José María Romero de Tejada Gómez (15 August 1948 – 27 November 2017), was a Spanish conservative jurist who was the Attorney General of Catalonia from 2013 until his death in 2017.

Biography and career
Born in Barcelona, Romero de Tejada studied law at the University of Barcelona between 1965 and 1970, where he continued teaching as a teacher. When he was 25 years old he entered the judicial school and the first destination was Las Palmas de Gran Canaria. In September 1974, he began work at the Public Prosecutor of Barcelona, where he was a deputy prosecutor of the Superior Court of Justice of Barcelona. In the 80s, he was positioned in favor of the actions of the then anti-corruption prosecutor Carlos Jiménez Villarejo in the Banca Catalana case.

He was appointed top fiscal of Catalonia in July 2013, after the Attorney General of the State forced to resign Martín Rodríguez Sol because he defended the celebration of the 2014 Catalan self-determination referendum.

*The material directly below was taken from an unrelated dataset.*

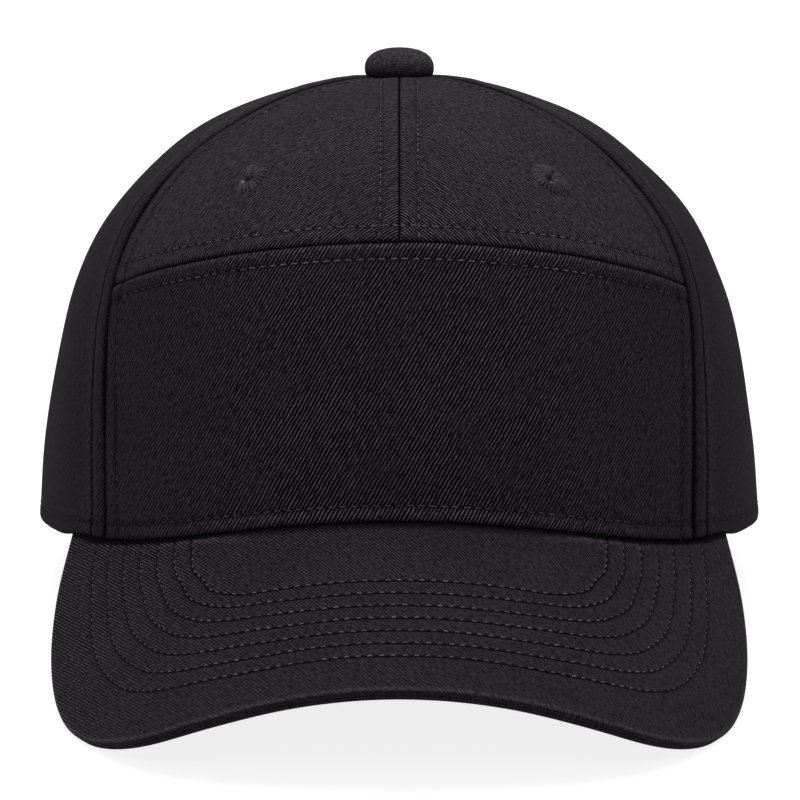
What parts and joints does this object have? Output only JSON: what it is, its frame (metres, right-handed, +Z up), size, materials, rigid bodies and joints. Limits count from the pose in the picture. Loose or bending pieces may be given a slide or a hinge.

By order of Eduardo Torres-Dulce, the Attorney General of Spain, filed the complaint that led Judgment against Artur Mas, former President of the Generalitat of Catalonia; Joana Ortega, former vice president of the government of the Generalitat de Catalunya and Irene Rigau, former Minister of Education, for 9-N. This happened in the moment when the Catalan prosecutors, in extraordinary meeting, had considered that it did not have to be filled.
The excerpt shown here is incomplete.